OBJECTIVE: Your task is to give the data again, exactly, with every line intact.

SUPPLIED MATERIAL:
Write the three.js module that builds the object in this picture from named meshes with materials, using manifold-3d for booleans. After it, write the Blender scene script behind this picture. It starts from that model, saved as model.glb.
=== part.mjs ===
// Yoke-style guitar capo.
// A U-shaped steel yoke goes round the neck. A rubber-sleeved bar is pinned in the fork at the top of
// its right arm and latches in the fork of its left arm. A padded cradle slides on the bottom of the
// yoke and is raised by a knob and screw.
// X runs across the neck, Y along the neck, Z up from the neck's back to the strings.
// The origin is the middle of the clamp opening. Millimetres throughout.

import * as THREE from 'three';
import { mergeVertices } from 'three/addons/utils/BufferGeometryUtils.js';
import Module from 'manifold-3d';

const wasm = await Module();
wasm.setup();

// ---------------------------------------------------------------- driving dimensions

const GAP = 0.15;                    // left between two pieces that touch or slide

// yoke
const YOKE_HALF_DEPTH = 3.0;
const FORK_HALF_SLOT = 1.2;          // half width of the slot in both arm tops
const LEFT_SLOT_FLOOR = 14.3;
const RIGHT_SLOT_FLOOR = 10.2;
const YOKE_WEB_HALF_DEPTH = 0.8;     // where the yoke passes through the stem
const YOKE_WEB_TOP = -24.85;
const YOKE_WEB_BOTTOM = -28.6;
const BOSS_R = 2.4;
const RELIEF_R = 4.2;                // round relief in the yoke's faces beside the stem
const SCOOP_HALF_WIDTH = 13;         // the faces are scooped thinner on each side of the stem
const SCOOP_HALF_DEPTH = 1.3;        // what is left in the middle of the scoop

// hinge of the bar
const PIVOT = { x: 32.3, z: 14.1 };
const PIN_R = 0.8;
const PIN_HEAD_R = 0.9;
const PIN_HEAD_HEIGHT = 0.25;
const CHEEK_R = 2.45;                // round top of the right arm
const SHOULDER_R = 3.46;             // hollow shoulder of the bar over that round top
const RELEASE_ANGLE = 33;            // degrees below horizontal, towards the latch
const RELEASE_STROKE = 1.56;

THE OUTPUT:
Write the three.js module that builds the object in this picture from named meshes with materials, using manifold-3d for booleans. After it, write the Blender scene script behind this picture. It starts from that model, saved as model.glb.
=== part.mjs ===
// Yoke-style guitar capo.
// A U-shaped steel yoke goes round the neck. A rubber-sleeved bar is pinned in the fork at the top of
// its right arm and latches in the fork of its left arm. A padded cradle slides on the bottom of the
// yoke and is raised by a knob and screw.
// X runs across the neck, Y along the neck, Z up from the neck's back to the strings.
// The origin is the middle of the clamp opening. Millimetres throughout.

import * as THREE from 'three';
import { mergeVertices } from 'three/addons/utils/BufferGeometryUtils.js';
import Module from 'manifold-3d';

const wasm = await Module();
wasm.setup();

// ---------------------------------------------------------------- driving dimensions

const GAP = 0.15;                    // left between two pieces that touch or slide

// yoke
const YOKE_HALF_DEPTH = 3.0;
const FORK_HALF_SLOT = 1.2;          // half width of the slot in both arm tops
const LEFT_SLOT_FLOOR = 14.3;
const RIGHT_SLOT_FLOOR = 10.2;
const YOKE_WEB_HALF_DEPTH = 0.8;     // where the yoke passes through the stem
const YOKE_WEB_TOP = -24.85;
const YOKE_WEB_BOTTOM = -28.6;
const BOSS_R = 2.4;
const RELIEF_R = 4.2;                // round relief in the yoke's faces beside the stem
const SCOOP_HALF_WIDTH = 13;         // the faces are scooped thinner on each side of the stem
const SCOOP_HALF_DEPTH = 1.3;        // what is left in the middle of the scoop

// hinge of the bar
const PIVOT = { x: 32.3, z: 14.1 };
const PIN_R = 0.8;
const PIN_HEAD_R = 0.9;
const PIN_HEAD_HEIGHT = 0.25;
const CHEEK_R = 2.45;                // round top of the right arm
const SHOULDER_R = 3.46;             // hollow shoulder of the bar over that round top
const RELEASE_ANGLE = 33;            // degrees below horizontal, towards the latch
const RELEASE_STROKE = 1.56;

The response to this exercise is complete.